Task objective: Extract every line that contains the string "shown".

Data provided:
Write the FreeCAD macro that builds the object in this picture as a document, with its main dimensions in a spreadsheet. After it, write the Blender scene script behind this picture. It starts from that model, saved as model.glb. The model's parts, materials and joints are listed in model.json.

==

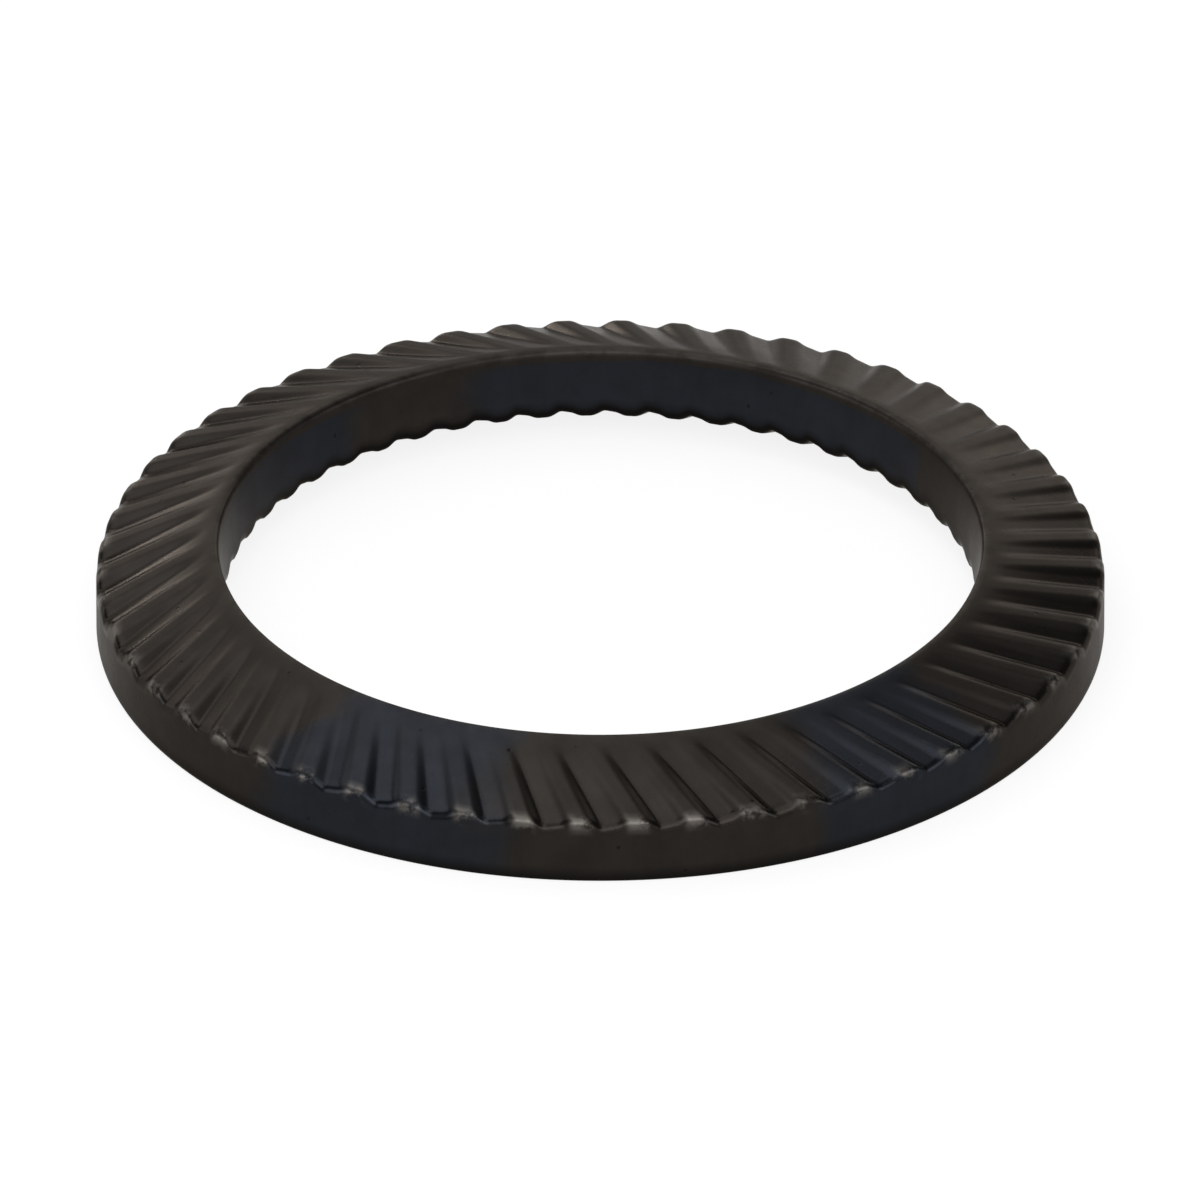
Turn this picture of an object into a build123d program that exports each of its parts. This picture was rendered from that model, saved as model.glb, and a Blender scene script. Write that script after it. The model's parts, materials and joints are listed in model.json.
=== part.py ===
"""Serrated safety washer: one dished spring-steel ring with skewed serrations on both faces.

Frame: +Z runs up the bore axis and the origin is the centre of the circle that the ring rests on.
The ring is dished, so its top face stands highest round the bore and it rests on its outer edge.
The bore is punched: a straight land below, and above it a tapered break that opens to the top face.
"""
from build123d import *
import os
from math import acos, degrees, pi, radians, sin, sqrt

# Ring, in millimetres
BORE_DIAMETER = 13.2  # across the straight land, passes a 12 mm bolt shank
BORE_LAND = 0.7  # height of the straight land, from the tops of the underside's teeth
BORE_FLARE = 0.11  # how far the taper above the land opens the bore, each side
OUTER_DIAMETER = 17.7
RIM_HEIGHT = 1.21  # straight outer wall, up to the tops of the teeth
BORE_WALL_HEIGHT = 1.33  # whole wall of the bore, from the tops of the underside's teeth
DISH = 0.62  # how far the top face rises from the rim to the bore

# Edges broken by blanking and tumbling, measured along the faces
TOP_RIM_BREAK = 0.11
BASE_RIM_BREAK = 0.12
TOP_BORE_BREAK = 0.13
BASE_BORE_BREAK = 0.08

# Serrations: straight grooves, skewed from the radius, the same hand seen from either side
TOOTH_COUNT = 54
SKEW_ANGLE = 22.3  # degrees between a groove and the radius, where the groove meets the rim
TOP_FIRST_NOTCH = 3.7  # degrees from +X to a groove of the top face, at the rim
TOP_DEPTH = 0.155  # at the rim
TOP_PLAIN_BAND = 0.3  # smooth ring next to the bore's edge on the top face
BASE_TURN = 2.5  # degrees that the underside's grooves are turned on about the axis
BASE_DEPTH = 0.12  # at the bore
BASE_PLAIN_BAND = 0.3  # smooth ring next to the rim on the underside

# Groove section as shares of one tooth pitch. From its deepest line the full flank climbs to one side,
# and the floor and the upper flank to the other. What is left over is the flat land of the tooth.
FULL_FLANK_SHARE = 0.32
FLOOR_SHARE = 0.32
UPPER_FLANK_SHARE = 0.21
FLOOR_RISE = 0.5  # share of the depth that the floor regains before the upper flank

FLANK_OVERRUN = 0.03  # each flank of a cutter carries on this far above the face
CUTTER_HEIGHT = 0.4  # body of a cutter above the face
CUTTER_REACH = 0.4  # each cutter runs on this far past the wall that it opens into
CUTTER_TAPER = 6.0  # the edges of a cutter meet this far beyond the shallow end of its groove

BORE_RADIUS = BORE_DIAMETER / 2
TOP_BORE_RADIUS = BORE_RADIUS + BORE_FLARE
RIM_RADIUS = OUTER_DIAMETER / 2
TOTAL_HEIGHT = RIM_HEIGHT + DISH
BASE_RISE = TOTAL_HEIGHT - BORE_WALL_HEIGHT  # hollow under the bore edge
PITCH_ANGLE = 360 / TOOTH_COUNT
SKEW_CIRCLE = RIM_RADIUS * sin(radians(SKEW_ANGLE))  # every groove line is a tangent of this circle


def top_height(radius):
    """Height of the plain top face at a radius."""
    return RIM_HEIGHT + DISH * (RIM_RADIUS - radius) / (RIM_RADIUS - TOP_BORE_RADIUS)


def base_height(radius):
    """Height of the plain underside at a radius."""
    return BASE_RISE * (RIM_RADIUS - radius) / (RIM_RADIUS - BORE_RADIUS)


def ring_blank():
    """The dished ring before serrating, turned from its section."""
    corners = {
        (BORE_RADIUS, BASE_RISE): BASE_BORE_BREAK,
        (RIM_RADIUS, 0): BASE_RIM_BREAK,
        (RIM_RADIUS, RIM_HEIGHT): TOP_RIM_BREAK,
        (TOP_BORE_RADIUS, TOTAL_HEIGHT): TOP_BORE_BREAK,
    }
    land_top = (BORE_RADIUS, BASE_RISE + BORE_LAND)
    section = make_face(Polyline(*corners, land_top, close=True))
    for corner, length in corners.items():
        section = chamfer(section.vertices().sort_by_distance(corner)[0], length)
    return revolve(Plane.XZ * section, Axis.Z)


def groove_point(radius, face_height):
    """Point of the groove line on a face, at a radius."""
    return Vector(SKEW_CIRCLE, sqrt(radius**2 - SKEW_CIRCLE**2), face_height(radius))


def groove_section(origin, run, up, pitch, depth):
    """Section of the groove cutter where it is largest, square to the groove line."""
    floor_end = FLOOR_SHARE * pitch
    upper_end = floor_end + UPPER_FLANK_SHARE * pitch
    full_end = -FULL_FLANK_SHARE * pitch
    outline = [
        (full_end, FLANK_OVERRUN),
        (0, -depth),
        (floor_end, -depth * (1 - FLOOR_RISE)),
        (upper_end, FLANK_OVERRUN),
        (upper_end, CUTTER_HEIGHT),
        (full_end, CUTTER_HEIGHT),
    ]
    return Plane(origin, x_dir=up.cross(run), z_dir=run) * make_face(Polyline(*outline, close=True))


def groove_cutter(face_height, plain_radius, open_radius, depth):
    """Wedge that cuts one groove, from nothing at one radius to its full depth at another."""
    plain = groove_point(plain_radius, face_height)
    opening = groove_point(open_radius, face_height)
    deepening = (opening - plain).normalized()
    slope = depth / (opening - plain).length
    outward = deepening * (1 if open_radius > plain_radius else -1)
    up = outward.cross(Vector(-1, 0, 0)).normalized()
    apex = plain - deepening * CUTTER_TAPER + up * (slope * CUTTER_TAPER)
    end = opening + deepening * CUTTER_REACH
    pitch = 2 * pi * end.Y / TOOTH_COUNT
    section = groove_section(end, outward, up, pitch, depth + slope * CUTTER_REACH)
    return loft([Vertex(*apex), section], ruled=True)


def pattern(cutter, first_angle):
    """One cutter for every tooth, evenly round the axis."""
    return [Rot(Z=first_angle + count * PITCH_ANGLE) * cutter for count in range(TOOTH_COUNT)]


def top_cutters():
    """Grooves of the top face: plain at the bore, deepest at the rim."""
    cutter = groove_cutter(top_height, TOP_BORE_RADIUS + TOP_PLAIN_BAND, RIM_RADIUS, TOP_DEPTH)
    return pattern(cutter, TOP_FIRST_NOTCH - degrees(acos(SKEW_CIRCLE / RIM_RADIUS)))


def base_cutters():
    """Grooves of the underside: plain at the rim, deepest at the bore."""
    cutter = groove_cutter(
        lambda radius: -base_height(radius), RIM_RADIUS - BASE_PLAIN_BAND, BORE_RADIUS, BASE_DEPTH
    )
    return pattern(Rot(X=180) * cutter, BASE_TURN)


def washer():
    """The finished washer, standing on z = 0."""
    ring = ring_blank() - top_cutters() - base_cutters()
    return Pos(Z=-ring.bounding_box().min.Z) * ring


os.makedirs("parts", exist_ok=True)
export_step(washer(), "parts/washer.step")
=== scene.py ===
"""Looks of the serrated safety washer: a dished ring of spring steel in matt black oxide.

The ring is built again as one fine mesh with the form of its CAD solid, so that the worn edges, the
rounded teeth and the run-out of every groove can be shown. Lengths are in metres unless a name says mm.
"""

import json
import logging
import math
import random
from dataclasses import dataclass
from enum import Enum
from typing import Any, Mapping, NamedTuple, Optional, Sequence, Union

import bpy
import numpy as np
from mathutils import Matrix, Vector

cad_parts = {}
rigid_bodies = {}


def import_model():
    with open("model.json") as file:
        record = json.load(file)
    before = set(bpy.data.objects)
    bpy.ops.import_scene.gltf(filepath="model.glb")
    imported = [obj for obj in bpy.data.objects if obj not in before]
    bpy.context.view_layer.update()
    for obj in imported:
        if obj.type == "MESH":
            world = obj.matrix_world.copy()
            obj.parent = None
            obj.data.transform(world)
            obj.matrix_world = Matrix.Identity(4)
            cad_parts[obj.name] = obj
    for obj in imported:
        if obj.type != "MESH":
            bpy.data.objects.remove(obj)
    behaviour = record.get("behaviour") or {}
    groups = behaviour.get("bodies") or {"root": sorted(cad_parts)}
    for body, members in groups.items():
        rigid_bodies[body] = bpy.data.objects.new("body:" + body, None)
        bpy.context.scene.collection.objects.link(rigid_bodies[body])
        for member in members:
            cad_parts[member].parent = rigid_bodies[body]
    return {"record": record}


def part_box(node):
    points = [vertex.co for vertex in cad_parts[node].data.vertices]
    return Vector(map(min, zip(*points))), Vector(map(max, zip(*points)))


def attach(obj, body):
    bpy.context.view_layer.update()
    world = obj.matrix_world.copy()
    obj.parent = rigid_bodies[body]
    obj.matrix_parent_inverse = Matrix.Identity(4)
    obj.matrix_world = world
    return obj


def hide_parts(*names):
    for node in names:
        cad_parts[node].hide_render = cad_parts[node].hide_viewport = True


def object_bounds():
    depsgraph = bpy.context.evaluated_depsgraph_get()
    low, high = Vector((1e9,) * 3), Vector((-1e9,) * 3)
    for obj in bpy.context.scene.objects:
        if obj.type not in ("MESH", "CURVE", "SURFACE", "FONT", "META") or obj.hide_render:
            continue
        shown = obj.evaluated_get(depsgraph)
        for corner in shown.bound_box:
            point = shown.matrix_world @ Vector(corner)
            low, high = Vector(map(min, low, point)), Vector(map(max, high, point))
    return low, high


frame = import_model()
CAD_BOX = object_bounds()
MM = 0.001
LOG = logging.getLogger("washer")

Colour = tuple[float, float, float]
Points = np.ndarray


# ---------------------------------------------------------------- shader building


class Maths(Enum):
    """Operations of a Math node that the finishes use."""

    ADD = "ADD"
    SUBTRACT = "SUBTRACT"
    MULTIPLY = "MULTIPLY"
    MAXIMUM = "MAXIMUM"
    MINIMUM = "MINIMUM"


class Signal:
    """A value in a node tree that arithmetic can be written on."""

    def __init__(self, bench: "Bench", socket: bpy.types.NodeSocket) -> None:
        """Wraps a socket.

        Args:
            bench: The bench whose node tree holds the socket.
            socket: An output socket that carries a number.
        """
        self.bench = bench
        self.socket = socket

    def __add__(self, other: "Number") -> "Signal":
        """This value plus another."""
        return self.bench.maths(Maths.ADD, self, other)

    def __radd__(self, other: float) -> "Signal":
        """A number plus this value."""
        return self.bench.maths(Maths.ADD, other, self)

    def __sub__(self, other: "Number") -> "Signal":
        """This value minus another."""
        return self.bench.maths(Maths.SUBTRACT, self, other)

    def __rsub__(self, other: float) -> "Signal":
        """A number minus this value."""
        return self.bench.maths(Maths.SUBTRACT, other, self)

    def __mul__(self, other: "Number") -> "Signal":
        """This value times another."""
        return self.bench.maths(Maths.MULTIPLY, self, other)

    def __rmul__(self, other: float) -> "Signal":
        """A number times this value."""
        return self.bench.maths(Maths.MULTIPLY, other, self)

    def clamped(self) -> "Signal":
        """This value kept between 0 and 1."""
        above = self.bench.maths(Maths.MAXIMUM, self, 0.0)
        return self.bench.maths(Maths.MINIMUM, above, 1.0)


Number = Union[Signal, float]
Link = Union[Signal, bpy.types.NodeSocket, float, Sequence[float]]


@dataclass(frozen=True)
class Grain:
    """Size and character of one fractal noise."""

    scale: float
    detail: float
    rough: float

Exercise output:
rounded teeth and the run-out of every groove can be shown. Lengths are in metres unless a name says mm.
        shown = obj.evaluated_get(depsgraph)
        for corner in shown.bound_box:
            point = shown.matrix_world @ Vector(corner)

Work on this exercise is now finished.